By as early as 4am on Saturday they started their journey to the Great Zimbabwe ruins — venue of Mugabe’s North Korean-style razzmatazz party.

But the road was cordoned off by police at the Great Zimbabwe turnoff, meaning the vehicles which were ferrying people to the venue were forced to drop off passengers.

Villagers and party supporters had no choice but to walk for close to 20 kilometres to celebrate Mugabe’s birthday.
Children strapped to their mothers backs, students from all over the country, old men and women who could hardly walk due to limbs weakened by age also trudged to the venue.

Some came out of honest loyalty to Mugabe, others just to see him while others wanted to hear how the president would handle divisions rocking his party moreso because his wife, First Lady Grace Mugabe and a man who has loyally stuck with him for 50 years, Vice-President Emmerson Mnangagwa, are the main antagonists at each other’s throats.

“We slept in the classrooms at Mandara High school, without blankets. That was the only available place where we could sleep free of charge,” said a dejected 73-year-old Douglas Shumba from Chiredzi.

“A truck from Triangle was sent to ferry us to Masvingo for the birthday but we did not know whether blankets and other things such as food will be provided. So, since Thursday we have been sleeping in classrooms and now we are walking to the venue.

“I left Mandara High School at 4am because we were told it will be a long walk since vehicles have been blocked from getting to the venue.”

Shumba also said despite the presence of thousands of people in various schools around Masvingo, very little food was provided. At Mandara High men decided to leave the food for women and children as it was not enough.

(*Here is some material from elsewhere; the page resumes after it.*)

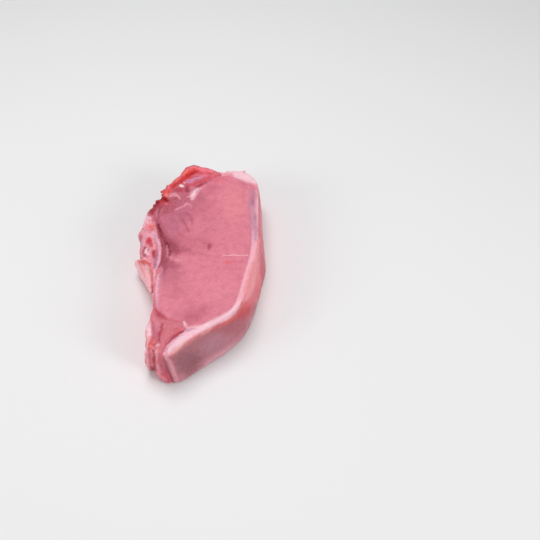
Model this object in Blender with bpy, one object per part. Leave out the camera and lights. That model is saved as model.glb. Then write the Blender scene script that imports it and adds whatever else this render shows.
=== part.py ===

“Last night was bad. Some women fought over food because it was not enough to feed the children,” he said.

Journalists, Zanu PF youths and members of the Women’s League were also forced to walk to the venue. Only senior officials were allowed to drive. Along the way, however, party supporters complained that their leaders were insensitive.

Local villagers, ravaged by hunger brought about by the prevailing drought, cashed in as they quickly mounted donkey-driven-scotch carts to ferry those who could afford R2 fare for a 10-kilometre distance. Those offering transport by scotch carts must have thought Christmas had come early as the aged queued for their services. A number of state-of-the-art vehicles cruised past blowing horns as government officials, Zanu PF bigwigs and ministers cruised to the venue in style.

Right up to midday, the scene at the Great Zimbabwe Monuments could have been taken straight out of Chinua Achebe’s classic Anthills of the Savannah.

With a wry sense of humour, Achebe captured the condition of poor ordinary people thronging political gatherings and waiting in the searing heat, while observing the empty comfortable seats awaiting privileged political personages.

True to form, Zanu PF heavyweights began trickling in around midday, making their way to tents strategically positioned to shield them from nature’s vagaries.

As if the long trip was not enough punishment, the masses who attended the bash were soaked to the skin by sporadic rains that pounded the dry Masvingo region.

Officials at the ceremony took turns to hero-worship and deify Mugabe to levels that bordered on blasphemy.
One such act of deification of Mugabe came from the Youth League political commissar and master of ceremony Innocent Hamandishe.

“The rains were acknowledgement from the gods that the king, President Robert Mugabe, has been accepted in Masvingo,” Hamandishe said.

Some members of Masvingo Zanu PF province had vowed to boo Grace following her vitriolic attack of Mnangagwa and a G40 engineered suspension of the province’s chairperson Ezra Chadzamira.

However, the event was held without any drama. The only dramatic thing was that there was no food at the celebrations. Not even cake. Unlike in previous years, Mugabe did not share his cake with party supporters at the venue of the celebrations. Hungry delegates were told they would be fed at the schools they had slept.

The cake was whisked away in a truck, after Mugabe had cut it and shared with his family.

Not even the “twenty-firsters”, the children born on February 21, had the chance to taste the Great Zimbabwe ruins-shaped gigantic 92 kilogrammes cake.

So thousands of ordinary Zimbabweans who attended the US$800 000 bash left without a feast or tasting Mugabe’s monumental birthday cake.